Can I please get an explanation on how this can be improved?


Solution

  • You could take this approach:

    • Build a trie for all substrings in b. A suffix tree would be even better, as it is more efficient.

    • Consider all possible "centers" for potential palindromes in the string a. So these can be between two consecutive characters (when palindrome has an even size) or on a character (when palindrome has an odd size). For each of these centers do:

      • Find the largest palindrome p at that center only considering string a

      • extend p to the left as long as the added characters (in the order of being added) are a word in the trie of b. This is a potential solution. Compare it with the longest palindrome so far to retain the longest.

      • If it is not possible to extend p in this way, then shorten p until a character is so removed that exists in b. In that case we have a potential solution.

      • If in the latter case there are no characters in p that occur in b, then we have no suitable palindrome at the chosen center.

    Then turn the tables and apply the above procedure where a becomes the reversal of b, and b the reversal of a. This practically means we search for palindrome centers in the original b.

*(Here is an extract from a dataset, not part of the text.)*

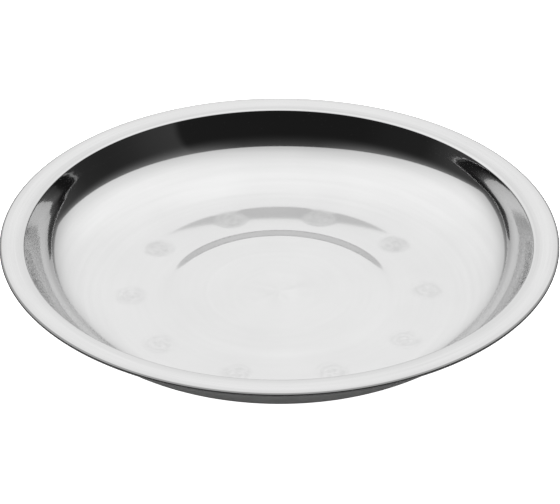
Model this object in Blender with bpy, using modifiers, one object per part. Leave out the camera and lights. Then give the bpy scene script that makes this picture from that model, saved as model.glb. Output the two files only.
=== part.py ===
"""Round magnetic tray for sorting small parts. Metres, +Z up, standing on z = 0.

A pressed stainless dish with a hemmed rim stands on ten magnetic feet. Under the floor, on one
pitch circle, ten threaded bosses are welded to the dish. Each carries a ring magnet, and a rubber
cup that a low-head screw clamps over the magnet. Where a boss is welded, the floor is ground to a
shallow round dimple.
"""

import math

import bpy

MM = 0.001

# Driving dimensions of the dish.
TRAY_RADIUS = 135.0 * MM
SHEET = 0.7 * MM
FLOOR_DEPTH = 32.5 * MM  # from the middle of the hem down to the top of the floor
HEM_HALF = 0.9 * MM  # half the thickness of the folded edge
HEM_LENGTH = 4.5 * MM  # how far the edge is folded back under the rim
RIM_FLAT_RADIUS = 124.0 * MM  # inner end of the flat rim
CREST_RADIUS = 1.8 * MM
WALL_SLOPE = math.radians(68.0)
FLOOR_RADIUS = 77.9 * MM  # where the flat floor ends and the curve to the wall starts
LOWER_CURVE_RADIUS = 49.4 * MM  # top side of that curve, up to the break
UPPER_CURVE_RADIUS = 39.5 * MM  # and from the break to the straight wall
CURVE_BREAK = math.radians(33.0)
STEP_OUTER_RADIUS = 59.0 * MM
STEP_INNER_RADIUS = 50.0 * MM
STEP_RISE = 1.15 * MM  # the middle of the floor stands this much higher

# Driving dimensions of the feet.
FOOT_COUNT = 10
FOOT_PITCH_RADIUS = 72.7 * MM
FOOT_TURN = math.radians(1.85)
FOOT_HEIGHT = 5.8 * MM
DIMPLE_RADIUS = 9.0 * MM
DIMPLE_DEPTH = 0.2 * MM
MAGNET_RADIUS = 9.0 * MM
MAGNET_HOLE_RADIUS = 3.5 * MM
MAGNET_THICKNESS = 3.0 * MM
CUP_WALL = 1.1 * MM
CUP_WEB = 0.6 * MM
CUP_CHAMFER = 0.6 * MM
CUP_HOLE_RADIUS = 2.3 * MM
COUNTERBORE_RADIUS = 5.3 * MM
COUNTERBORE_DEPTH = 1.6 * MM
BOSS_RADIUS = 3.2 * MM
BOSS_BORE_RADIUS = 2.2 * MM
BOSS_LENGTH = 2.7 * MM
SCREW_RADIUS = 1.9 * MM
SCREW_HEAD_RADIUS = 4.9 * MM
SCREW_HEAD_THICKNESS = 0.9 * MM
SCREW_HEAD_SIDE = 0.5 * MM
SCREW_HEAD_CROWN = 0.7 * MM  # how far the head's rounded end lies inside its side
SCREW_LENGTH = 3.6 * MM
GAP = 0.3 * MM  # between pieces that touch

# Levels and steps round the axis.
FLOOR_TOP = FOOT_HEIGHT + SHEET
HEM_LEVEL = FLOOR_TOP + FLOOR_DEPTH
DISH_STEPS = 64
FOOT_STEPS = 24
SCREW_STEPS = 16
MERGE = 0.00001


def clear_scene():
    for obj in list(bpy.data.objects):
        bpy.data.objects.remove(obj, do_unlink=True)


def new_collection(name):
    collection = bpy.data.collections.new(name)
    bpy.context.scene.collection.children.link(collection)
    return collection


def new_material(name, colour, roughness, metallic):
    material = bpy.data.materials.new(name)
    material.use_nodes = True
    material.diffuse_color = (*colour, 1.0)
    shader = material.node_tree.nodes["Principled BSDF"]
    shader.inputs["Base Color"].default_value = (*colour, 1.0)
    shader.inputs["Roughness"].default_value = roughness
    shader.inputs["Metallic"].default_value = metallic
    return material


def arc(centre, radius, start, end, count):
    """count + 1 points on an arc in the XZ plane, from angle start to end, both in radians from +X."""
    turns = [start + (end - start) * i / count for i in range(count + 1)]
    return [(centre[0] + radius * math.cos(a), centre[1] + radius * math.sin(a)) for a in turns]


def turned_mesh(name, profile, closed):
    """The profile's points (radius, height) as a chain of edges in the XZ plane."""
    count = len(profile)
    edges = [(i, i + 1) for i in range(count - 1)]
    if closed:
        edges.append((count - 1, 0))
    mesh = bpy.data.meshes.new(name)
    mesh.from_pydata([(radius, 0.0, height) for radius, height in profile], edges, [])
    return mesh


def add_screw(obj, steps):
    screw = obj.modifiers.new("Turn", "SCREW")
    screw.axis = "Z"
    screw.angle = math.tau
    screw.steps = steps
    screw.render_steps = steps
    screw.use_merge_vertices = True
    screw.merge_threshold = MERGE
    screw.use_smooth_shade = True


def add_object(name, mesh, collection, material, steps, parent=None):
    obj = bpy.data.objects.new(name, mesh)
    collection.objects.link(obj)
    obj.parent = parent
    if material is not None and not mesh.materials:
        mesh.materials.append(material)
    add_screw(obj, steps)
    return obj


def foot_places():
    """The centres of the feet: x and y, clockwise seen from above, from just left of +Y."""
    pitch = math.tau / FOOT_COUNT
    for index in range(FOOT_COUNT):
        bearing = (index - 0.5) * pitch - FOOT_TURN
        yield FOOT_PITCH_RADIUS * math.sin(bearing), FOOT_PITCH_RADIUS * math.cos(bearing)


def dish_profile():
    """The dish's upper side from the axis to the rim, then round the hem to its free edge."""
    middle = FLOOR_TOP + STEP_RISE
    points = [(0.0, middle), (STEP_INNER_RADIUS * 0.5, middle)]

    step_width = STEP_OUTER_RADIUS - STEP_INNER_RADIUS
    for share in (0.0, 0.2, 0.4, 0.6, 0.8, 1.0):
        fall = share * share * (3.0 - 2.0 * share)
        points.append((STEP_INNER_RADIUS + share * step_width, middle - fall * STEP_RISE))

    down = -math.pi / 2
    lower_centre = (FLOOR_RADIUS, FLOOR_TOP + LOWER_CURVE_RADIUS)
    points += arc(lower_centre, LOWER_CURVE_RADIUS, down, down + CURVE_BREAK, 5)
    lift = LOWER_CURVE_RADIUS - UPPER_CURVE_RADIUS
    upper_centre = (
        lower_centre[0] + lift * math.sin(CURVE_BREAK),
        lower_centre[1] - lift * math.cos(CURVE_BREAK),
    )
    points += arc(upper_centre, UPPER_CURVE_RADIUS, down + CURVE_BREAK, down + WALL_SLOPE, 5)[1:]

    rim_top = HEM_LEVEL + HEM_HALF
    crest_centre = (RIM_FLAT_RADIUS, rim_top - CREST_RADIUS)
    points += arc(crest_centre, CREST_RADIUS, math.pi / 2 + WALL_SLOPE, math.pi / 2, 3)

    hem_centre = (TRAY_RADIUS - HEM_HALF, HEM_LEVEL)
    points += arc(hem_centre, HEM_HALF, math.pi / 2, -math.pi / 2, 6)
    points.append((TRAY_RADIUS - HEM_HALF - HEM_LENGTH, HEM_LEVEL - HEM_HALF))
    return points


def dimple_profile():
    """A shallow bowl with its lowest point on the axis, closed above the floor."""
    shares = (1.0, 0.7, 0.35, 0.0)
    bowl = [(DIMPLE_RADIUS * s, DIMPLE_DEPTH * (s * s - 1.0)) for s in shares]
    top = STEP_RISE
    return [(0.0, top), (DIMPLE_RADIUS, top), *bowl]


def make_dish(parts, cutters, steel):
    mesh = turned_mesh("tray_dish", dish_profile(), closed=False)
    dish = add_object("tray_dish", mesh, parts, steel, DISH_STEPS)
    shell = dish.modifiers.new("Sheet", "SOLIDIFY")
    shell.thickness = SHEET
    shell.offset = -1.0
    shell.use_even_offset = True

    bowl = turned_mesh("dimple_cutter", dimple_profile(), closed=False)
    for index, (x, y) in enumerate(foot_places(), start=1):
        cutter = add_object(f"dimple_cutter_{index:02d}", bowl, cutters, None, FOOT_STEPS)
        cutter.location = (x, y, FLOOR_TOP)
        cutter.hide_render = True
        cutter.display_type = "WIRE"
    cut = dish.modifiers.new("Dimples", "BOOLEAN")
    cut.operation = "DIFFERENCE"
    cut.solver = "EXACT"
    cut.operand_type = "COLLECTION"
    cut.collection = cutters


def ring_profile(inner, outer, bottom, top):
    return [(inner, top), (outer, top), (outer, bottom), (inner, bottom)]


def cup_profile():
    """The rubber cup: a wall round the magnet, a web under it and a counterbore for the screw."""
    inner = MAGNET_RADIUS + GAP
    outer = inner + CUP_WALL
    top = FOOT_HEIGHT - GAP
    web_top = COUNTERBORE_DEPTH + CUP_WEB
    return [
        (inner, top),
        (outer, top),
        (outer, CUP_CHAMFER),
        (outer - CUP_CHAMFER, 0.0),
        (COUNTERBORE_RADIUS, 0.0),
        (COUNTERBORE_RADIUS, COUNTERBORE_DEPTH),
        (CUP_HOLE_RADIUS, COUNTERBORE_DEPTH),
        (CUP_HOLE_RADIUS, web_top),
        (inner, web_top),
    ]


def screw_profile():
    """The low-head screw, head down, on the axis."""
    seat = COUNTERBORE_DEPTH - GAP
    face = seat - SCREW_HEAD_THICKNESS
    return [
        (0.0, seat + SCREW_LENGTH),
        (SCREW_RADIUS, seat + SCREW_LENGTH),
        (SCREW_RADIUS, seat),
        (SCREW_HEAD_RADIUS, seat),
        (SCREW_HEAD_RADIUS, seat - SCREW_HEAD_SIDE),
        (SCREW_HEAD_RADIUS - SCREW_HEAD_CROWN, face),
        (0.0, face),
    ]


def make_feet(parts, zinc, nickel, rubber, weld_steel):
    top = FOOT_HEIGHT - GAP
    magnet = ring_profile(MAGNET_HOLE_RADIUS, MAGNET_RADIUS, top - MAGNET_THICKNESS, top)
    boss = ring_profile(BOSS_BORE_RADIUS, BOSS_RADIUS, top - BOSS_LENGTH, top)
    pieces = [
        ("rubber_cup", turned_mesh("rubber_cup", cup_profile(), closed=True), rubber, FOOT_STEPS),
        ("ring_magnet", turned_mesh("ring_magnet", magnet, closed=True), nickel, FOOT_STEPS),
        ("weld_boss", turned_mesh("weld_boss", boss, closed=True), weld_steel, SCREW_STEPS),
        ("cup_screw", turned_mesh("cup_screw", screw_profile(), closed=False), zinc, SCREW_STEPS),
    ]
    for index, (x, y) in enumerate(foot_places(), start=1):
        foot = bpy.data.objects.new(f"foot_{index:02d}", None)
        parts.objects.link(foot)
        foot.location = (x, y, 0.0)
        for name, mesh, material, steps in pieces:
            add_object(f"{name}_{index:02d}", mesh, parts, material, steps, foot)


def main():
    clear_scene()
    parts = new_collection("parts_sorting_tray")
    cutters = new_collection("cutters")
    steel = new_material("polished_stainless", (0.63, 0.63, 0.62), 0.08, 1.0)
    zinc = new_material("zinc_plated_steel", (0.55, 0.56, 0.58), 0.32, 1.0)
    nickel = new_material("nickel_plated_magnet", (0.62, 0.60, 0.56), 0.2, 1.0)
    rubber = new_material("black_rubber", (0.022, 0.022, 0.023), 0.75, 0.0)
    weld_steel = new_material("bare_stainless", (0.5, 0.5, 0.49), 0.4, 1.0)
    make_dish(parts, cutters, steel)
    make_feet(parts, zinc, nickel, rubber, weld_steel)


main()
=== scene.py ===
"""The looks of the round magnetic parts tray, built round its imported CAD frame. Metres, +Z up."""

import math

import bpy
import numpy as np
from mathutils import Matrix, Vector, noise


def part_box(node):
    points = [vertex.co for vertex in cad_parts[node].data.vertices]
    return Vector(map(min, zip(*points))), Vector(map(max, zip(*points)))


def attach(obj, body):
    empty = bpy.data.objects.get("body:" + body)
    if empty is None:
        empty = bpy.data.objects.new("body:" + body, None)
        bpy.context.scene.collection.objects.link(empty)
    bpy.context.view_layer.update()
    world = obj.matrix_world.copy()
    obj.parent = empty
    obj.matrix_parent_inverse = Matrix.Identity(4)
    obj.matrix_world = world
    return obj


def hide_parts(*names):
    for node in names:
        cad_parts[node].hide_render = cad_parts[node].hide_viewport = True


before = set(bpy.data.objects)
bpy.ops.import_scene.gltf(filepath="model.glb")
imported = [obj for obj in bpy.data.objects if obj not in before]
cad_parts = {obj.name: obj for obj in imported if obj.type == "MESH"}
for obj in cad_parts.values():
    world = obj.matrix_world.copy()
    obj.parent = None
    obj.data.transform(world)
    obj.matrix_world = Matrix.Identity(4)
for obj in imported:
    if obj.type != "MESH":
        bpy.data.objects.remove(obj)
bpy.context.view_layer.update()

MM = 0.001
dish_low, dish_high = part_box("tray_dish")
cup_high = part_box("rubber_cup_01")[1]
screw_low, screw_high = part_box("cup_screw_01")

# The dish, as part.py shapes it, at the height of its CAD box.
TRAY_RADIUS = dish_high.x
SHEET = 0.7 * MM
FLOOR_TOP = dish_low.z + SHEET
RIM_TOP = dish_high.z
HEM_HALF = 0.9 * MM
HEM_LEVEL = RIM_TOP - HEM_HALF
HEM_LENGTH = 4.5 * MM
RIM_FLAT_RADIUS = 124.0 * MM
CREST_RADIUS = 1.8 * MM
WALL_SLOPE = math.radians(68.0)
FLOOR_RADIUS = 77.9 * MM
LOWER_CURVE_RADIUS = 49.4 * MM
UPPER_CURVE_RADIUS = 39.5 * MM
CURVE_BREAK = math.radians(33.0)
STEP_OUTER_RADIUS = 59.0 * MM
STEP_INNER_RADIUS = 50.0 * MM
STEP_RISE = 1.15 * MM
DIMPLE_RADIUS = 9.0 * MM
DIMPLE_DEPTH = 0.11 * MM
DIMPLE_SOFTNESS = 0.35  # the higher, the more softly the dimple's edge fades
DISH_SEGMENTS = 384
WAVE_HEIGHT = 0.03 * MM  # how far the pressed sheet strays from true
WAVE_LENGTH = 45.0 * MM
WAVE_END = RIM_FLAT_RADIUS - 2 * CREST_RADIUS
WAVE_FADE = 20.0 * MM  # how far inside WAVE_END the waves start to die out
WALL_LEAN = 0.33 * MM  # the wall's top stands this far out on the left and in on the right
LEAN_START = FLOOR_TOP + 23.5 * MM
LEAN_FADE = 5.0 * MM  # how far over the flat rim the lean dies out

# The dish's finish: the lines' width, and how far they reach round their centre in radians.
FINE_LINE, FINE_REACH = 0.35 * MM, 0.5
BROAD_LINE, BROAD_REACH = 3.0 * MM, 0.8
SWIRL_LINE, SWIRL_REACH = 2.2 * MM, 0.9  # in the buffed spots
BUFFED_RADIUS = 36.0 * MM  # a faintly brighter disc in the middle of the floor
FAN_LENGTH = 30.0 * MM
CURVE_FADE = (82.0 * MM, 95.0 * MM)  # radii over which the floor's finish becomes the curve's
WALL_FADE = (100.0 * MM, 114.0 * MM)  # and the curve's becomes the wall's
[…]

    Here is an implementation of that idea:

    # Of the two given strings choose the one that is longest, or if equal, comes first in lexical order
    def longest(x, y):
        return min((-len(x), x), (-len(y), y))[1]
    
    def buildTrie(s):
        trie = {}
        for i in range(len(s)):
            node = trie
            for j in range(i, len(s)):
                node = node.setdefault(s[j], {})
        return trie
    
    def buildPalindromeTrincot(s1, s2):
        palin = ""
        # Two passes: one for where the center of a palindrome is in s1, one for the reverse case
        for a, b in ((s1, s2), (s2[::-1], s1[::-1])):
            # Build a trie for B substrings (could be suffixtree for better performance)
            trie = buildTrie(b)
            n = len(a)
            # Visit all possible centers in A for a potential solution of at least 2 characters 
            for center in range(2*n-1, 0, -1):
                # Get the offsets of the innermost characters that must be equal 
                #   for a palindrome of at least two characters
                mid1 = (center - 1)//2
                mid2 = (center + 2)//2
                # Get largest palindrome at this center in A alone: 
                #   `left` will point to the left-neighboring character to that palindrome
                left = next((left for left, right in zip(range(mid1, 0, -1), range(mid2, n)) 
                             if a[left] != a[right]), 
                            max(0, mid1 + mid2 - n))
                # Must extend the palindrome with a substring from B
                node = trie.get(a[left], None)
                if node is not None:  # We can extend the palindrome using B
                    for left in range(left-1, -1, -1):
                        if a[left] not in node:
                            left += 1
                            break
                        node = node[a[left]]                    
                else: 
                    # See if we can drop characters from the palindrome in A 
                    #    until we can replace one with the same character from B
                    left = next((left for left in range(left+1, mid1+1) if a[left] in trie), None)
                    if left is None:
                        continue  # No solution found here
                palin = longest(a[left:mid2] + a[left:mid1+1][::-1], palin)
                    
        return palin or "-1"
    

    For input strings of around 40, this implementation runs 100 times faster than the original code you provided. For inputs of size 70, that becomes a factor of 1000 times. For inputs with strings of size 500, this implementation returns an answer in less than a second.

    There is still room for improvement, like:

    • Using a suffix tree instead of a trie
    • Exiting early when the future palindromes can never be longer than the one already found
    • Have the center move from the center of a+b and "fan" outward, so that a larger palindrome is found sooner. For this you'll need to have both tries built first as you'll toggle between one and the other.

    But as the above code already brought a dramatic improvement, I didn't pursue any of these improvements.